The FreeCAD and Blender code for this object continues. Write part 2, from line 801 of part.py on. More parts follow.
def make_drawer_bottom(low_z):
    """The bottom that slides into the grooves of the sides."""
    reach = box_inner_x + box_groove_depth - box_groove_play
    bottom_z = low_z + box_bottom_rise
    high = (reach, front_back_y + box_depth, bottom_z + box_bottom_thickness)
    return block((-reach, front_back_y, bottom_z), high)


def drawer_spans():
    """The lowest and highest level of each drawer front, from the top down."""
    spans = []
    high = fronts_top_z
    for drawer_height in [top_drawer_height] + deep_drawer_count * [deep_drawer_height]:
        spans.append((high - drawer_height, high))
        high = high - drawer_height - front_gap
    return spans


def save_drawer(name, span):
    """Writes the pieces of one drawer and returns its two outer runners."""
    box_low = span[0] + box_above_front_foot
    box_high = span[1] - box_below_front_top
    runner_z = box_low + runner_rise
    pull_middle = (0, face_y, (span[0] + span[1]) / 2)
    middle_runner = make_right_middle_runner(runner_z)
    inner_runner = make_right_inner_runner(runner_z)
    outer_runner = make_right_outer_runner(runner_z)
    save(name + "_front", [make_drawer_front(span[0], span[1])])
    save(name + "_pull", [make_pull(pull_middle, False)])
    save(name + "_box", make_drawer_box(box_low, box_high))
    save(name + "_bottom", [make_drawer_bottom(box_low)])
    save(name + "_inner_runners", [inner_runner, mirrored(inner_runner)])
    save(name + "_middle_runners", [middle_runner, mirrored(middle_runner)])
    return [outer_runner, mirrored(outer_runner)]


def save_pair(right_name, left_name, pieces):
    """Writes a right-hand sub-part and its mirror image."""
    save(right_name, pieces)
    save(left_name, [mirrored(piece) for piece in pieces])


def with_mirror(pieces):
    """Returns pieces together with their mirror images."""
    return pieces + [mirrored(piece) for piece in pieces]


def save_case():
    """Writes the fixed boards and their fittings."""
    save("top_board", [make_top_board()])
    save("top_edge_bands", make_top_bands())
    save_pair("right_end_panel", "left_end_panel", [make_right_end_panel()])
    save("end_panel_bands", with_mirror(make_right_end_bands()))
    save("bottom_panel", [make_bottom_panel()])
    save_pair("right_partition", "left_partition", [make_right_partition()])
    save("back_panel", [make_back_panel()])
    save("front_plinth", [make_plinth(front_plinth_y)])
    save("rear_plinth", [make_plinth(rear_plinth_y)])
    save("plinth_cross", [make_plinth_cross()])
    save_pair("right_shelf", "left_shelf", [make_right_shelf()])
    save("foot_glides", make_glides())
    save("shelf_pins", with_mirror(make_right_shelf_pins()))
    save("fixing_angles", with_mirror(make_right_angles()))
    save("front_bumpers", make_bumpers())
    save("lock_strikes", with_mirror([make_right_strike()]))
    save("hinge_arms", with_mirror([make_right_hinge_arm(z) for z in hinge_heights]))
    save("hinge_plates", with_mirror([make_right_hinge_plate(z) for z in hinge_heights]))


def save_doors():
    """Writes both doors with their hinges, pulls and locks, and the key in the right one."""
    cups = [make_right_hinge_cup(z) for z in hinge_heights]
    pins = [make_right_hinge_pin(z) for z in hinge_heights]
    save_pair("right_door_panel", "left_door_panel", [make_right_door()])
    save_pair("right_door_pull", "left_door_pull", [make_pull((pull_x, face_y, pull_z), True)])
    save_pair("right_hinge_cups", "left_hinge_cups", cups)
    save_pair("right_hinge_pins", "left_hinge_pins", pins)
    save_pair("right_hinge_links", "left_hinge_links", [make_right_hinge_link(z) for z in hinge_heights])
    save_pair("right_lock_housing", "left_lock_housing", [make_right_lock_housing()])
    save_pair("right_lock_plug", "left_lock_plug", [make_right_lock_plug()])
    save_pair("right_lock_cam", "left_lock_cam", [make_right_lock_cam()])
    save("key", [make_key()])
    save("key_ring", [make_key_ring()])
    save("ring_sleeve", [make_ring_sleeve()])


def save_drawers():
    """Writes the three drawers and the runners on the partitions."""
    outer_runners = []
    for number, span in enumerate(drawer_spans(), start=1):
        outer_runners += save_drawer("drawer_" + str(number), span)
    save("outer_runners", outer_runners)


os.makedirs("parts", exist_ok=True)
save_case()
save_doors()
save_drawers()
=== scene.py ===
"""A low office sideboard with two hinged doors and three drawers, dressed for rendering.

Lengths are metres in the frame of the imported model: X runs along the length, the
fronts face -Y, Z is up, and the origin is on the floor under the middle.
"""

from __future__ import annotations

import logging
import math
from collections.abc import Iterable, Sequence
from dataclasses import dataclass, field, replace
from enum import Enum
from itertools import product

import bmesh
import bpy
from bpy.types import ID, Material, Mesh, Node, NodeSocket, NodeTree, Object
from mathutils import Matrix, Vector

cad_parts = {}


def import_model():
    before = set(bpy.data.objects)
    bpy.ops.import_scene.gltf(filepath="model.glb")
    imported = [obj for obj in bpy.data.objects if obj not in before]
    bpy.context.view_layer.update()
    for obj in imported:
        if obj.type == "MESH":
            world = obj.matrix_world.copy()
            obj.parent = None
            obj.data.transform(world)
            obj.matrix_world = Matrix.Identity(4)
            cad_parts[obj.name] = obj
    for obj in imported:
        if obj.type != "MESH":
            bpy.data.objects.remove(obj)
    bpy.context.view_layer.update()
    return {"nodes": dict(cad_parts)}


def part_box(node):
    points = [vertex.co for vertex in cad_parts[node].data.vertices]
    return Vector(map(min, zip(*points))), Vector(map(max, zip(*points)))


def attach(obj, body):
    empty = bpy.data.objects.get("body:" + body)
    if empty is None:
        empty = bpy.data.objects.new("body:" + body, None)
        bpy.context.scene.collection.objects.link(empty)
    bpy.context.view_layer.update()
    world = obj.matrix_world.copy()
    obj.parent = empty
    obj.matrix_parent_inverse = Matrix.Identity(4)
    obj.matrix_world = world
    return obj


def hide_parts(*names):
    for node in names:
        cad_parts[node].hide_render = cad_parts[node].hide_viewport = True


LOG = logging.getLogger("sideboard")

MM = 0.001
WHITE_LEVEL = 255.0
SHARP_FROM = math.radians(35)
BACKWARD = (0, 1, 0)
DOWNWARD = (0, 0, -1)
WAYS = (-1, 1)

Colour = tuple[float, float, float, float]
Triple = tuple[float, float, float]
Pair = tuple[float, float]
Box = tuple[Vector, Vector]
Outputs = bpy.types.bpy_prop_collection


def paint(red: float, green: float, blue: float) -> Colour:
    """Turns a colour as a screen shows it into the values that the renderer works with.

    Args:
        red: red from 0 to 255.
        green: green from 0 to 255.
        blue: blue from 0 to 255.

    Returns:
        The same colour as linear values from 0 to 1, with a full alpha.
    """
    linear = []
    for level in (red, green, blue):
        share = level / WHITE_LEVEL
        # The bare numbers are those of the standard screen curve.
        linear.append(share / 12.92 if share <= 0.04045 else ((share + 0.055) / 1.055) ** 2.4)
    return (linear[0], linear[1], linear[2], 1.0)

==

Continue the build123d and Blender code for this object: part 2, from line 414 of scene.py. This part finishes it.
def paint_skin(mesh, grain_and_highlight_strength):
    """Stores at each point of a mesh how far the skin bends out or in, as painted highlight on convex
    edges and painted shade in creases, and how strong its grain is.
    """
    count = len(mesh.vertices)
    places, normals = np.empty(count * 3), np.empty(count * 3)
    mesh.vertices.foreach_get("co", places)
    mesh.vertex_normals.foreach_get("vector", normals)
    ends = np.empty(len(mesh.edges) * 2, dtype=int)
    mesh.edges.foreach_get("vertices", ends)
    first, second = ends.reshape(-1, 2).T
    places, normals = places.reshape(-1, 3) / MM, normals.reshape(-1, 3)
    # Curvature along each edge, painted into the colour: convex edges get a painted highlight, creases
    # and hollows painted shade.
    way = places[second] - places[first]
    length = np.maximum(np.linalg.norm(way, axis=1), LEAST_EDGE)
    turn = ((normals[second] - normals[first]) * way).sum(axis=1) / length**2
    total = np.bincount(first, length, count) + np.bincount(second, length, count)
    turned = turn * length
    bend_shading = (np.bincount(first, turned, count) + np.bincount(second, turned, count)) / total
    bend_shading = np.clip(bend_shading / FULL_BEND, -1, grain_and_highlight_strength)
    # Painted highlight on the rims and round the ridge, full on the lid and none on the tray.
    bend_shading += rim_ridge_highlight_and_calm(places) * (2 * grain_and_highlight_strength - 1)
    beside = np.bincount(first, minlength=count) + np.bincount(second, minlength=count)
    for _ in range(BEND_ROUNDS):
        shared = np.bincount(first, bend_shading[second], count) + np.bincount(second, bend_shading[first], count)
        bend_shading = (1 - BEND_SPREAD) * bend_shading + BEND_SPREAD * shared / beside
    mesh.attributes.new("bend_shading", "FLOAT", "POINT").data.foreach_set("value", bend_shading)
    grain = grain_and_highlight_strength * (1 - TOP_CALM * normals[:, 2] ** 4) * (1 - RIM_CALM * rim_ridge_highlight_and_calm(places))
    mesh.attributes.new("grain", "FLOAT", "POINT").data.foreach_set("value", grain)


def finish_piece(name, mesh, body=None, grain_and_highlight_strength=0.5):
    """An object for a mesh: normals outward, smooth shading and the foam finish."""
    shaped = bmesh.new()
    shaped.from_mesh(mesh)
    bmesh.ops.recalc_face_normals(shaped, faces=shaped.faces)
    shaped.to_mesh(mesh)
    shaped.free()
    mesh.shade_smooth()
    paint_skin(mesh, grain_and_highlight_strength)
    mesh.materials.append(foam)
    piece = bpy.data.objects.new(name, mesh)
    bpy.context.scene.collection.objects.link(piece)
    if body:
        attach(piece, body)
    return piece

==

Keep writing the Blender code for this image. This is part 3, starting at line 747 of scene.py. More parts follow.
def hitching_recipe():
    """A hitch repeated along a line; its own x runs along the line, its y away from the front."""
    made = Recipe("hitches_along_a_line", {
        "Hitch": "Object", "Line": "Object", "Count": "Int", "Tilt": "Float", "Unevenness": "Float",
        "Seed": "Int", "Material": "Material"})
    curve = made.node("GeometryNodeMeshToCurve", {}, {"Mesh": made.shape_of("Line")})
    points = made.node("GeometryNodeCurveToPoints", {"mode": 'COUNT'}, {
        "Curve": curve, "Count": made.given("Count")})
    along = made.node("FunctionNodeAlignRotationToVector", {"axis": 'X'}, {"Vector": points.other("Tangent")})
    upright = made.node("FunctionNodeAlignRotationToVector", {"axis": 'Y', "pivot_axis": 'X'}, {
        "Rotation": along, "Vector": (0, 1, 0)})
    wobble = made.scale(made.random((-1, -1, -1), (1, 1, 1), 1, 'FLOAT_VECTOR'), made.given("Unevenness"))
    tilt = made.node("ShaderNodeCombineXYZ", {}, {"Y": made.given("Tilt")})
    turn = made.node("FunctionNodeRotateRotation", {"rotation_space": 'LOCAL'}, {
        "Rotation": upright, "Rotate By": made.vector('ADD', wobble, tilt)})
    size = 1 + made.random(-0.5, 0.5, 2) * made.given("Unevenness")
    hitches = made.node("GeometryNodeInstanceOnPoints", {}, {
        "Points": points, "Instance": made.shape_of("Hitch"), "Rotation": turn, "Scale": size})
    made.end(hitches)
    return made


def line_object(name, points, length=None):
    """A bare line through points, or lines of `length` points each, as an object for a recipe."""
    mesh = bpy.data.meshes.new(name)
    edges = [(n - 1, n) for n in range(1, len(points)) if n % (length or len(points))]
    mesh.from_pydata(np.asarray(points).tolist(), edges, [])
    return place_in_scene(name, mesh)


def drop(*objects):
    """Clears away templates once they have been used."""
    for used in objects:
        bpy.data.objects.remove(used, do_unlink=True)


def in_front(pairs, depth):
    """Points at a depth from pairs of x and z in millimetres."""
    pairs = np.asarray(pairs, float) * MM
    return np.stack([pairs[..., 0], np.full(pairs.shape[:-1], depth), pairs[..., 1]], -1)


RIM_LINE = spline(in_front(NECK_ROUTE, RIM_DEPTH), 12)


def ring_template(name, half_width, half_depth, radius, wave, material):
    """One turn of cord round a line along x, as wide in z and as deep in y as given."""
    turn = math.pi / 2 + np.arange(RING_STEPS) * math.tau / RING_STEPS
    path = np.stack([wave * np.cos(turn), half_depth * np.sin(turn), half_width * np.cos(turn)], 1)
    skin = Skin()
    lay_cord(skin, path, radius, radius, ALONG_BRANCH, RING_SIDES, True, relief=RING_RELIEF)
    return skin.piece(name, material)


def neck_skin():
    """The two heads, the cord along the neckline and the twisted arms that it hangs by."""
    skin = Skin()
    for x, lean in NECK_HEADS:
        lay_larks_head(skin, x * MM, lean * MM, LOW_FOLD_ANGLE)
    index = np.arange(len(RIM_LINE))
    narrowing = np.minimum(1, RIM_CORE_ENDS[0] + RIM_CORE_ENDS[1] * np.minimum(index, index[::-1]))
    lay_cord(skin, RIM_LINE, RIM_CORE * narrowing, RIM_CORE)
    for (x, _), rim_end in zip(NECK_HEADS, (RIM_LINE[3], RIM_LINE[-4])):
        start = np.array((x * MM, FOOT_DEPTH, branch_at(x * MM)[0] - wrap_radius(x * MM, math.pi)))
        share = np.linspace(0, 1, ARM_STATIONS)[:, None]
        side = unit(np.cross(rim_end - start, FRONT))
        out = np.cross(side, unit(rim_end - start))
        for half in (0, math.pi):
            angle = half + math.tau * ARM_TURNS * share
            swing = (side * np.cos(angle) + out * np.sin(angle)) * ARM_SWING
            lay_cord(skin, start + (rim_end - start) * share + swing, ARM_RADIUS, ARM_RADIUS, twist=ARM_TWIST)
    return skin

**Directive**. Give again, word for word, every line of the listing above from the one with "outer_runners = []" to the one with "from mathutils import Matrix, Vector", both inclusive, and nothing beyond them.

**The result**.
    outer_runners = []
    for number, span in enumerate(drawer_spans(), start=1):
        outer_runners += save_drawer("drawer_" + str(number), span)
    save("outer_runners", outer_runners)


os.makedirs("parts", exist_ok=True)
save_case()
save_doors()
save_drawers()
=== scene.py ===
"""A low office sideboard with two hinged doors and three drawers, dressed for rendering.

Lengths are metres in the frame of the imported model: X runs along the length, the
fronts face -Y, Z is up, and the origin is on the floor under the middle.
"""

from __future__ import annotations

import logging
import math
from collections.abc import Iterable, Sequence
from dataclasses import dataclass, field, replace
from enum import Enum
from itertools import product

import bmesh
import bpy
from bpy.types import ID, Material, Mesh, Node, NodeSocket, NodeTree, Object
from mathutils import Matrix, Vector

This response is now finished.